Terrorism victims to Spain’s conservatives: Stop using us to score points
MADRID — Basque terrorist group ETA ceased operations more than a decade ago but in the lead-up to Spain’s July 23 election the group has made a surprising comeback in the rhetoric of the country’s right-wing parties.
Throughout the campaign, Alberto Núñez Feijóo, leader of the center-right Popular Party, has sought to link socialist Prime Minister Pedro Sánchez to the terrorist group by pointing out that his government has sometimes relied on parliamentary support from the Basque political party EH Bildu.
Although the Spanish judiciary repeatedly has found EH Bildu is a democratic political group that is allowed to legally exist, Feijóo and other members of his party routinely equate it to ETA, which was responsible for the murder of over 850 people between 1968 and 2010.
During Monday’s one-on-one debate with Sánchez, Feijóo accused the prime minister of making deals with “the political arm” of a terrorist organization.
He also rejected calls to denounce members of his party who repeat the phrase “¡Qué te vote Taxapote!” — a slogan that sarcastically urges Sánchez to get votes from Francisco Javier García Gaztelu — a.k.a Txapote — one of ETA’s most notorious assassins.
Fed up with what they characterize as a “trivialization of terrorism,” the Collective of Victims of Terrorism (COVITE), a non-partisan group that represents victims and family members of all acts of terrorism, on Tuesday released an open letter calling on all political parties stop using the slogan.
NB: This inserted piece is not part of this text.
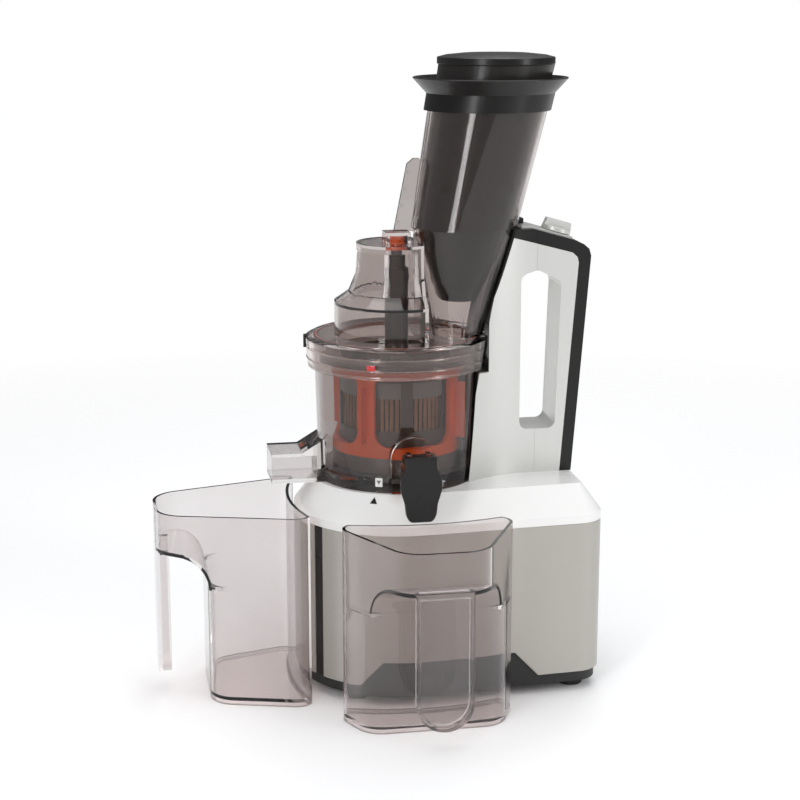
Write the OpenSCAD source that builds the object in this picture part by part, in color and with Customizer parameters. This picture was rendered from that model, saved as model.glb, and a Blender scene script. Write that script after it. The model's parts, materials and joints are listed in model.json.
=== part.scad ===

“‘Txapote’ murdered dozens of people and it is unfair and cruel to force the families of his victims to listen to his name in a slogan that is repeated over and over again,” reads the letter from the organization, the only one in Spain to be granted special status by the United Nations for its work. “Memory, Truth, Dignity and Justice has no political ideology and should not be co-opted for partisan purposes.”
“We’ve been having to tolerate this idiotic slogan for months,” said COVITE President Consuelo Ordoñez, whose brother Gregorio was murdered by García Gaztelu in 1995. “This constant talk of ETA banalizes what they did and consequently makes it easier for some people to justify those killings.”
Ordoñez said the slogan was popularized by Madrid’s regional president, Isabel Díaz Ayuso, who used it in a meeting of the capital’s parliament in February.
“I denounced it then and told her that using it disrespected the dead, but rather than stop it’s gotten worse,” Ordoñez said. “The Popular Party, the party to which my brother belonged, not only chants it at rallies; their youth wing has even used it on merchandising … Enough is enough.”
Resisting the right-wing
Ordoñez said Spain’s right wing had spent decades trying to appropriate the suffering of ETA’s victims and use it as a political weapon, with little interest in how the strategy affected the family members of people killed by the separatist organization.
Former Popular Party politician María San Gil — herself a witness to the murder of Ordoñez’s brother — recently admitted as much in an interview in which she admitted that constantly mentioning the defunct terrorist group angered victims but that it was worth doing “because it gives us votes.”
In response to the open letter, Ordoñez said her organization was overwhelmed with furious messages from right-wing militants accusing her of betraying her brother’s memory and being a terrorist sympathizer.
“I’ve spent years being attacked by Basque separatists and none of that has compared to the aggressions I’ve faced with this,” she said. “They’re trying to force all victims, the majority of whom are fiercely non-partisan, to be part of their party and support their campaign.”
In response to COVITE’s open letter, María del Mar Blanco, a Popular Party MP in Madrid’s regional parliament and the sister of Miguel Ángel Blanco, a town councillor murdered by ETA in 1997, released a counter statement vindicating the use of the slogan. The text argues that the slogan is a fair assessment of Sánchez’s policies and can’t be suppressed because it is a product of “free speech” that comes from “the people.”
Pablo Romero, a journalist whose father, Juan Romero Álvarez, was assassinated by ETA in 1993, lamented the Popular Party had sought to divide the victims’ groups “to stir up anger and try to grab a few more votes.”
“Freedom of speech is no justification for doing something as repugnant as making political use of our dead,” he said.
Romero pointed out that back when ETA was operational and still orchestrating bombings throughout Spain, conservative politicians had regularly met with their representatives and even authorized concessions such as the transfer of hundreds of imprisoned terrorists to jails closer to their homes in the Basque Country.
“It’s disgusting to see right-wing politicians use cheap slogans to try and link the left with the darkest period in our democratic history,” Romero said. “No politician has the right to instrumentalize our suffering for political gain: ETA wasn’t defeated by politicians, it was defeated by the people.”